Two insects imported from Europe will this week be released to help tackle a highly invasive weed threatening some farms.
Tutsan has become a significant problem in parts of the central North Island, taking over large areas of agricultural and conservation land.
It reduces pasture production and is hard to kill, costing about $400 per hectare to control each year.
A moth and a beetle, imported from Georgia, will be released to help kill the weed.
The Environmental Protection Authority approved the release in May last year.
Landcare Research senior researcher Hugh Gourlay said testing had shown they did not threaten any native plant life.
The insects would be released near Taumarunui tomorrow.
"We'll be releasing 100 or 200 of the moths, and about 20 or 30 of the beetles.
"We don't have lots of the beetles at this stage as its proven quite difficult to rear them in large numbers."
Mr Gourlay said it would take some time to see results.
"Biological control is a long term process.
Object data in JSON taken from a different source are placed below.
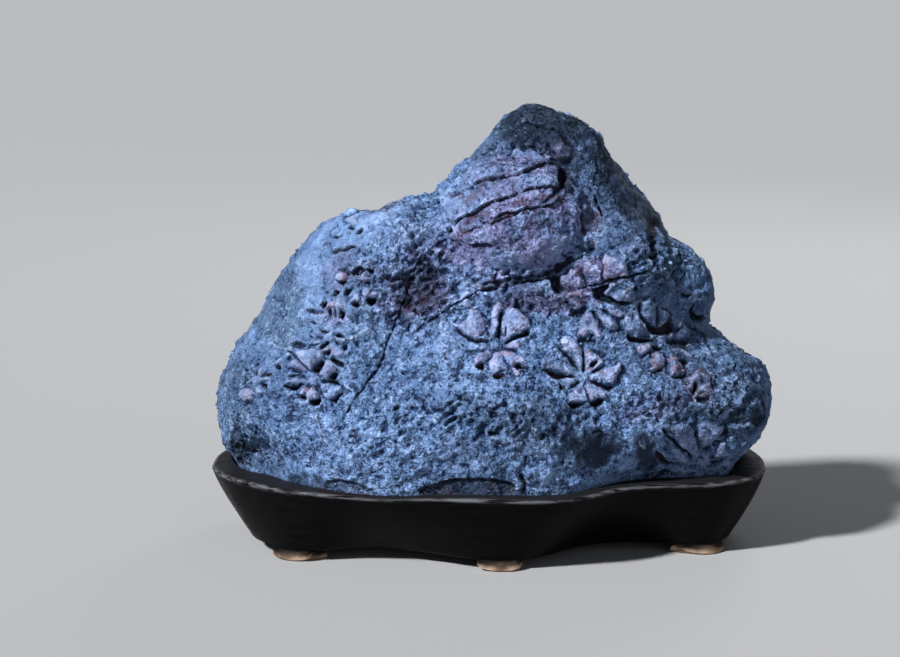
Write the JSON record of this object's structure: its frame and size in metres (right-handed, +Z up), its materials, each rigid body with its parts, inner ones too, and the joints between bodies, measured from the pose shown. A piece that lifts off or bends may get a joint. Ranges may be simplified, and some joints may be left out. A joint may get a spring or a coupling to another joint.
{
  "type": "chrysanthemum stone on a carved wooden stand",
  "caption": "Mountain-shaped natural viewing stone with chrysanthemum flower figures in relief, resting in a low lobed carved wooden stand on crescent feet",
  "frame": {"origin": "on the table, under the middle of the bounding box", "axes": "+X to the right along the length, +Y to the back, +Z up; the flowered face looks along -Y"},
  "size_m": [0.2818, 0.1517, 0.2176],
  "materials": {
    "stone": "rough weathered blue-grey stone with paler petals",
    "stand_wood": "satin dark stained wood, worn paler at the rim and feet"
  },
  "bodies": {
    "root": {"stone": "stone", "stand": "stand_wood"}
  },
  "joints": []
}
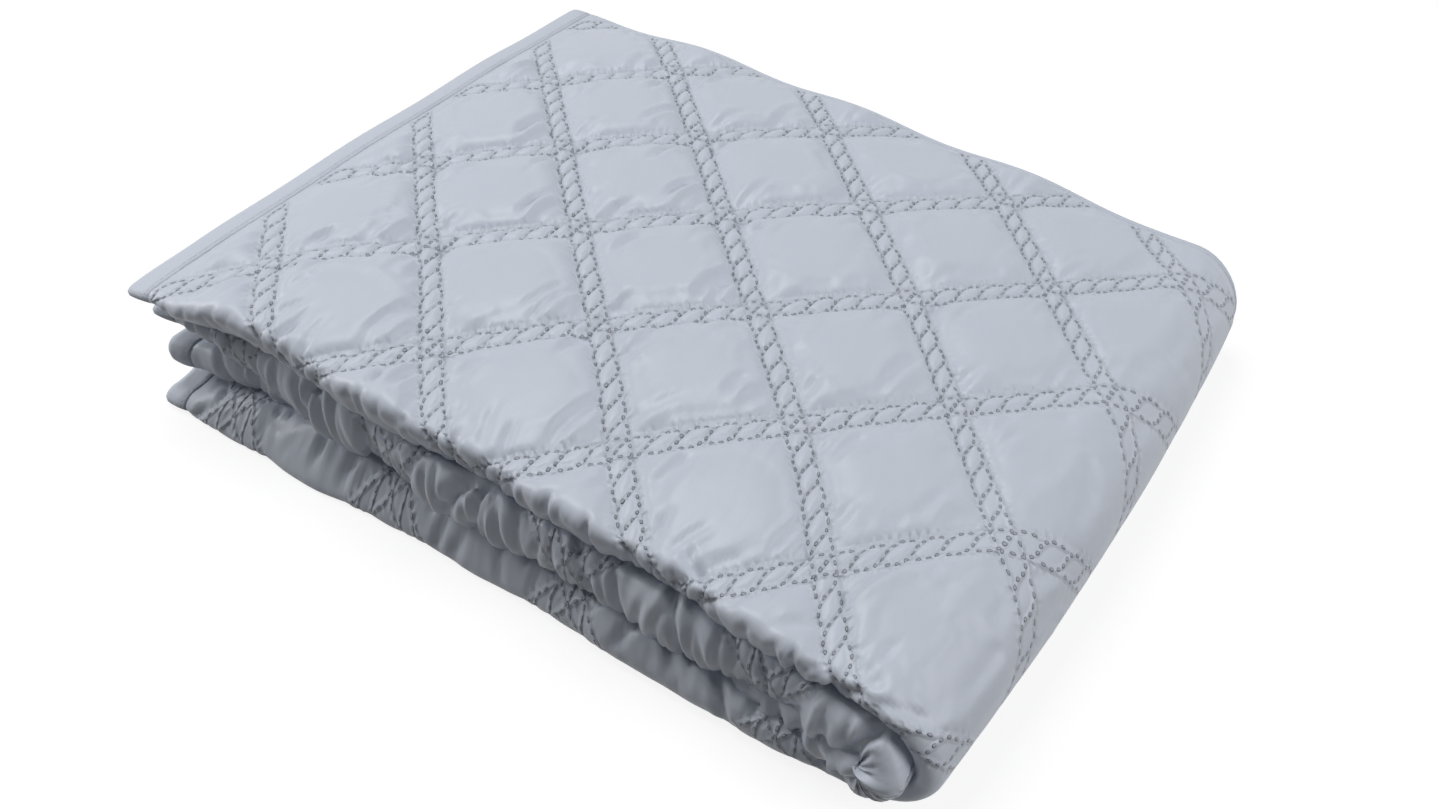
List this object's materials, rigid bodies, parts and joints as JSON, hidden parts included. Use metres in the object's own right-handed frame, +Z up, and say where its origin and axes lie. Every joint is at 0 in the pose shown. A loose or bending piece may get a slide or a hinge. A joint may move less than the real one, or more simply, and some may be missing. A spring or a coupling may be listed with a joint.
{
  "type": "mattress protector",
  "caption": "Quilted waterproof mattress protector, folded into a soft flat pack, with a diamond-quilted face cloth, wadding, membrane, backing cloth and hemmed edges.",
  "frame": {"origin": "centre of the folded pack's bounding box in plan, on the flat face it lies on", "axes": "+X along the pack's long side, from the open, hemmed end to the fold in half; -Y towards the side that shows the folds of the plies; +Z up"},
  "size_m": [0.4502, 0.3608, 0.0962],
  "materials": {
    "face_cloth": "soft brushed microfibre, pale blue grey, diamond quilted",
    "wadding": "matt lofted polyester wadding, off-white",
    "membrane": "thin satin waterproof film",
    "backing_cloth": "plain smooth microfibre, pale blue grey",
    "hem_tape": "plain woven microfibre tape, pale blue grey, sewn"
  },
  "bodies": {
    "root": {"face_cloth": "face_cloth", "wadding": "wadding", "waterproof_membrane": "membrane", "backing_cloth": "backing_cloth", "upper_side_hem": "hem_tape", "lower_side_hem": "hem_tape", "head_hem": "hem_tape", "foot_hem": "hem_tape"}
  },
  "joints": []
}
It is one of the tools in the tool box for farmers to help them keep control of the pests that cause problems.
"Usually you would expect an absolute minimum of five years, but generally around 10 to maybe 20 years, before we would start seeing a significant impact on... whole plant populations from biological control insects."
There would be further releases, for at least another year.
"We will be continuing to rear these insects in large numbers and making releases of both of them around New Zealand for the rest of this summer and through the summers of 2017 and 2018."